Когда монарх или князь пользуется единодушной поддержкой всего народа, это всегда говорит о его высоких личных качествах. Существование двух партий — правительственной и оппозиционной — свидетельствует о неоднозначности его характера и поступков. Но если государь в минуту опасности возлагает все надежды на иноземную помощь, даже не пытаясь воззвать к народу своей страны, то трудно поверить тем, кто прославляет его правление.
А в Пезаро имел место именно последний вариант. Через день после сдачи Римини разнесся слух, будто кавалерия Эрколе Бентивольо уже приближается к городу, и в тот же час началось восстание. Джованни Сфорца с трема сотнями солдат пробился к укрепленному замку, а горожане, захватив княжеский дворец, веселились и поздравляли друг друга с ожидаемым со дня на день прибытием герцога Валентино.

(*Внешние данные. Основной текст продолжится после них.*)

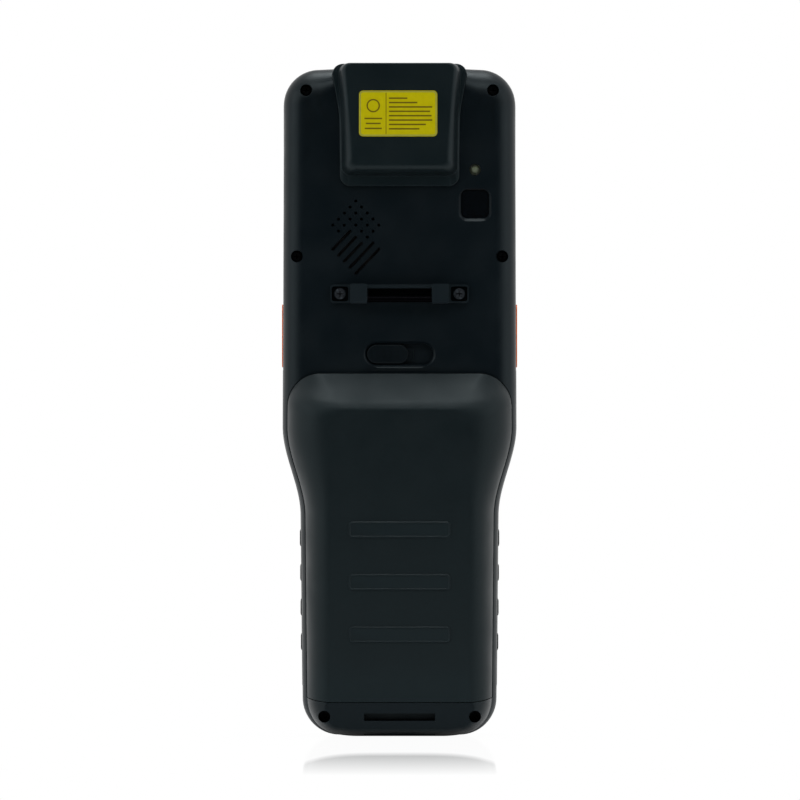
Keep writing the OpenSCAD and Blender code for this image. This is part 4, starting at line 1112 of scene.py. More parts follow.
@dataclass
class BatteryCover(SubAssembly):
    """Hinged cover over the grip, with its grip bars, hinge tabs and keeper."""

    rim: float = 1.35
    top: float = 102.6
    corner_r: float = 9.3
    shell: float = 1.6
    seam_z: float = 10.0
    seam_flat: float = 18.7
    seam_rise: float = 1.1
    plat_top: float = 92.0
    plat_r: float = 5.0
    lip: float = 0.3
    lean: float = 0.86
    straight: float = 0.78
    bar_z: Sequence[float] = (29.25, 44.0, 58.75)
    bar_size: tuple[float, float, float] = (28.8, 4.7, 0.45)
    bar_edge: float = 0.3
    bar_rim: float = 0.15
    bar_dish: float = 0.22
    tab_x: float = 14.3
    tab_w: float = 4.5
    tab_len: float = 2.4
    tab_t: float = 1.6
    tab_up: float = 1.6
    tab_room: tuple[float, float] = (1.4, 0.3)
    keeper_w: float = 9.0
    keeper_h: float = 1.4
    keeper_back: float = 4.6
    keeper_in: float = 1.6
    keeper_room: tuple[float, float, float] = (10.0, 2.4, 1.6)
    contacts: tuple[float, float, float] = (12.2, 12.0, 3.4)
    battery: tuple[float, float, float] = (42.0, 17.0, 91.4)
    battery_gap: float = 0.4

    def half_width(self, z: float | np.ndarray) -> np.ndarray:
        """Half width of the cover at a height."""
        return self.plan.half_width(z) - self.rim

    def outlines(self, inside: float, low: float) -> tuple[Outline, Outline]:
        """Outlines of the cover's edge and of its flat back, point for point.

        Args:
            inside: How far both lie inside the cover's own.
            low: How far the seam's line is moved down.

        Returns:
            The edge's outline and the flat back's.
        """
        plan = self.plan
        flat, top = plan.plat_w / 2 - 0.7 * inside, self.plat_top - 0.7 * inside
        r, middle = self.corner_r - inside, float(self.half_width(self.top)) - self.corner_r
        corner = arc(middle, self.top - self.corner_r, r, 90, 0, 18)
        flat_corner = arc(flat - self.plat_r, top - self.plat_r, self.plat_r, 90, 0, 18)
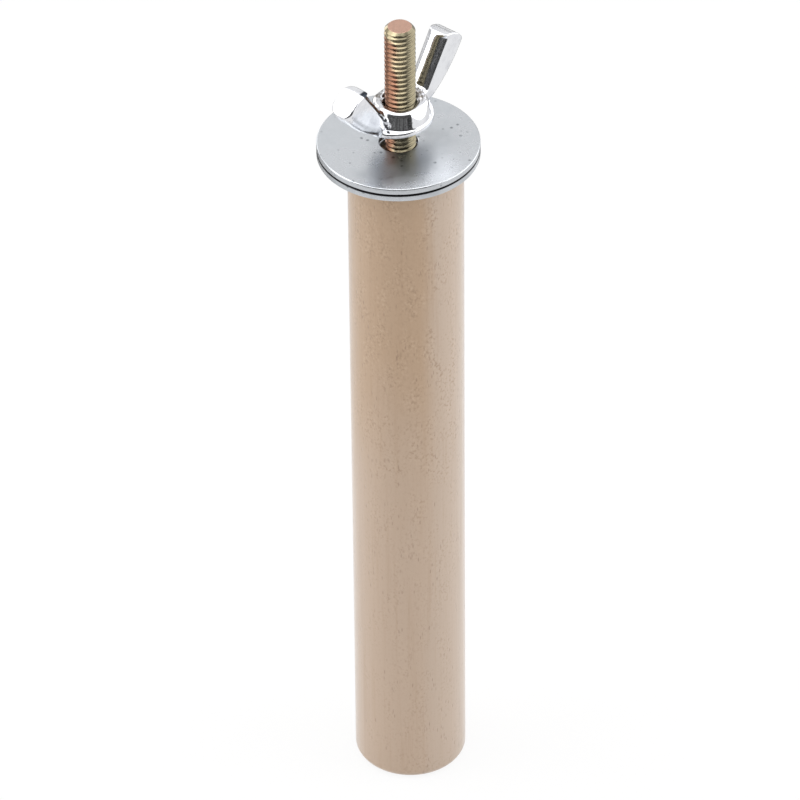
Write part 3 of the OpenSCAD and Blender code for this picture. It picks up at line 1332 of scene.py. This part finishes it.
@dataclass
class WingNut:
    """The cast wing nut: an oval flange, a hub and two wings, bored and threaded.

    The outer edge and the crease are points of a wing's side view, given as reach from the middle
    and height over the base. Pairs of depths lie below the wing's inner edge, and the far places
    lie across the wing.
    """

    axis: Pair
    base: float
    thread: Thread
    azimuth: float = 49.8
    half_span: float = 11.5
    height: float = 9.8
    outer_edge: tuple[Pair, ...] = (
        (5.0, 0.25), (6.35, 1.15), (7.45, 1.95), (8.5, 2.85),
        (9.5, 3.9), (10.5, 5.05), (11.42, 6.4), (12.4, 7.9),
    )
    crease: Pair = (7.7, 9.15)
    crease_overrun: float = 1.5
    left_lower: float = 0.5
    half_root: float = 3.7
    root_low: float = 0.25
    root_drop: float = 0.8
    end_bulge: float = 0.75
    crown: float = 0.19
    left_crown: float = 0.24
    crown_middle: float = 0.31
    crown_stop: float = -0.6
    crown_run: float = 0.6
    crown_depths: Pair = (2.6, 1.2)
    wing_shift: float = 0.45
    root_thick: float = 3
    end_thick: float = 3.3
    near_rounding: float = 0.3
    far_rounding: float = 1.1
    far_places: Pair = (-0.5, 0.7)
    outer_rounding: float = 1.2
    outer_depths: Pair = (1.2, 2.4)
    end_rounding: float = 0.22
    flange_half_length: float = 5.1
    flange_half_width: float = 4.05
    flange_height: float = 0.72
    flange_rounding: float = 0.15
    flange_draft: float = 0.08
    hub_radius: float = 3.95
    hub_top_radius: float = 3.5
    hub_height: float = 3.2
    hub_rounding: float = 0.55
    facet_tilt: float = 26
    facet_reach: float = 4.1
    facet_rounding: float = 0.12
    sink_radius: float = 2.65
    base_sink_radius: float = 2.4
    thread_slope: float = 0.8
    bore_rounding: float = 0.12
    fillet: float = 0.18
    wing_fillet: float = 0.4
    margin: float = 0.6
    step: float = 0.1
    finish: BrightPlating = BrightPlating()

    def flange(self, u: np.ndarray, v: np.ndarray, z: np.ndarray) -> np.ndarray:
        """Gives distances to the oval flange.

        Args:
            u: Places along the wings.
            v: Places across the wings.
            z: Heights above the nut's base.

        Returns:
            The distances.
        """
        length, width = self.flange_half_length, self.flange_half_width
        shift = (length ** 2 - width ** 2) / (2 * width)
        oval = np.hypot(u, np.abs(v) + shift) - (width + shift) + self.flange_draft * z
        half = self.flange_height / 2
        return rounded_slab(oval, np.abs(z - half) - half, self.flange_rounding)

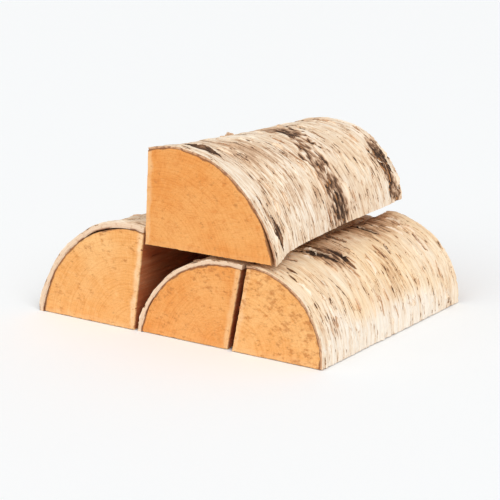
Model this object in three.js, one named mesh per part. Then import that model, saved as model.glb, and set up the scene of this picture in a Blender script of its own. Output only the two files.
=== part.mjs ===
// A small stack of split birch firewood: three wedge-shaped logs side by side on the floor and a
// fourth lying on top of them. Every log is one solid piece of wood with its bark still on.
// Millimetres, +Z up. X runs across the sawn ends, left to right, and Y runs along the logs, from
// the near ends to the far ends. The origin is on the floor, under the middle of the stack.
import * as THREE from 'three';

const arcSteps = 26; // facets round the bark of each log
const lengthSteps = 10; // stretches along each log

const rowHeight = 81.7; // highest point, at the near ends, of the two logs that carry the top one
const restingGap = 0.4; // between the top log and the logs under it
const topFloor = rowHeight + restingGap; // underside of the top log

const woodColour = 0xf2ab62;
const woodRoughness = 0.75;

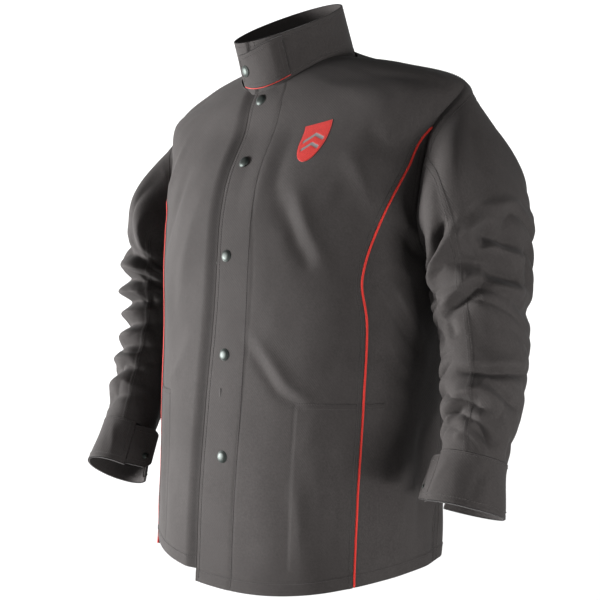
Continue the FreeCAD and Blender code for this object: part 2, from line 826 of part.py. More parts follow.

Сам Джованни, панически боявшийся Борджа с той памятной ночи, когда он, бросив жену, ускакал из Рима, не собирался подвергать свою жизнь опасности, отражая штурм папских войск. Передав командование над замком и гарнизоном двоюродному брату, молодому Галеццо Сфорца из Котиньолы, он под покровом ночи отплыл в Равенну. Его дальнейший путь лежал в Болонью — оставалась слабая надежда, что герцог Болонский захочет вмешаться в события и остановить захватчиков. Однако герцог, Джованни Бентивольо, не решился выступить в защиту своего невезучего тезки. Он и сам чувствовал себя далеко не уверенно. Считалось, что Болонья, будучи союзником французского короля, не входит в сферу интересов Александра VI, но «карающий меч папы» — герцог Валентино — похоже, не испытывал трепета даже перед Людовиком XII. Поэтому ходатайство Сфорца к Бентивольо осталось безрезультатным, равно как и новая попытка получить военную помощь от герцога Мантуанского. Ни один из итальянских властителей, сохранивших хотя бы формальный мир с папой, не желал рисковать своим троном.